Before The Big Grape Reserve was held on April 15, 2010 in downtown Sioux Falls at the Museum of Visual Materials, we met one of those families who have spent the last year in and out of hospitals in Sioux Falls and Rochester. We are happy to introduce you to an 8 year old boy from Sioux Falls battling brain cancer.
I wouldn't say Ian Keisacker has gotten used to all the poking and prodding he's endured in the last 14 months, but I would say this Star Wars Buff is fighting cancer like Darth Maul fights opponents.with the skill of a Jedi. In other words, this 8 year old is one tough little dude. It doesn't hurt that one of his favorite nurse's, Laurie Randall at Avera Children's Hospital, takes such good care of him while she's taking several tubes of blood for lab work.
Ian's Mom Nicole takes us back to February 5th, 2009 when his journey began.
Nicole says, "He had slipped on our wood floors horsing around and bumped his head. He cried and cried and later went to sleep and woke up screaming around 4:30 in the morning. He went unresponsive relatively quickly and we brought him immediately to the Avera McKennan ER. One of the new neurosurgeons just happened to be on that night, Dr. Hamid Abbasi, who is wonderful and he took care of Ian."
Ian says, "I don't remember too much."
It took a 7 hour surgery for a team of specialists at Avera McKennan to remove a brain tumor in the back of Ian's head near his brain stem that was the size of a golf ball. In the next year, the Keisackers would shuttle between here and Mayo where Ian had his chemo and radiation treatments.
Ian says, "I'm good now."
Ian's Dad Rob Keisacker Jr. says, "As you can see he is full of energy and he's getting back to normal, but doctors say in can take months to a year to get his weight, energy, and his sleeping patterns really back to normal. We just cherish everyday and we've glad he's here to work with everyday."
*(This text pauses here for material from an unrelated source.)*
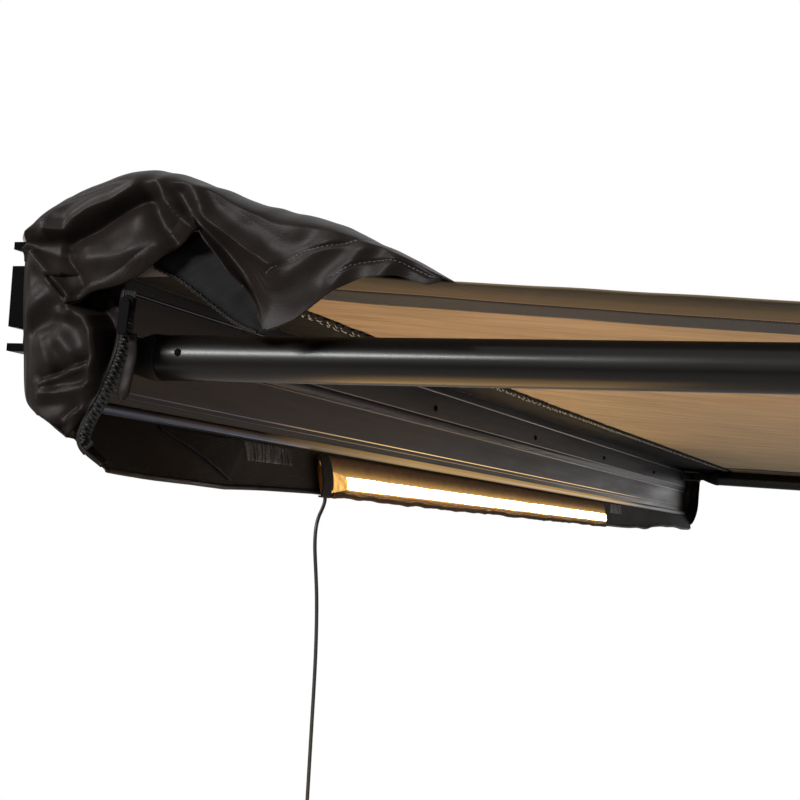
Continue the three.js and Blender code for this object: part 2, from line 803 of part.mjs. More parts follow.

Nicole says, "It's been wonderful here. We've had great physicians. We couldn't ask for better staff. They communicate well. The staff is happy and energetic. It's just been great."
The Keisackers were believers before any of this happened, but they certainly credit the physicians and staff of Avera Children's with being the working hands of God in saving their son's life.
Ian and his family got back from Rochester with great news: all his scans were clean and his port was removed. So now he will go back to Mayo once every 3 months to make sure everything is still going great.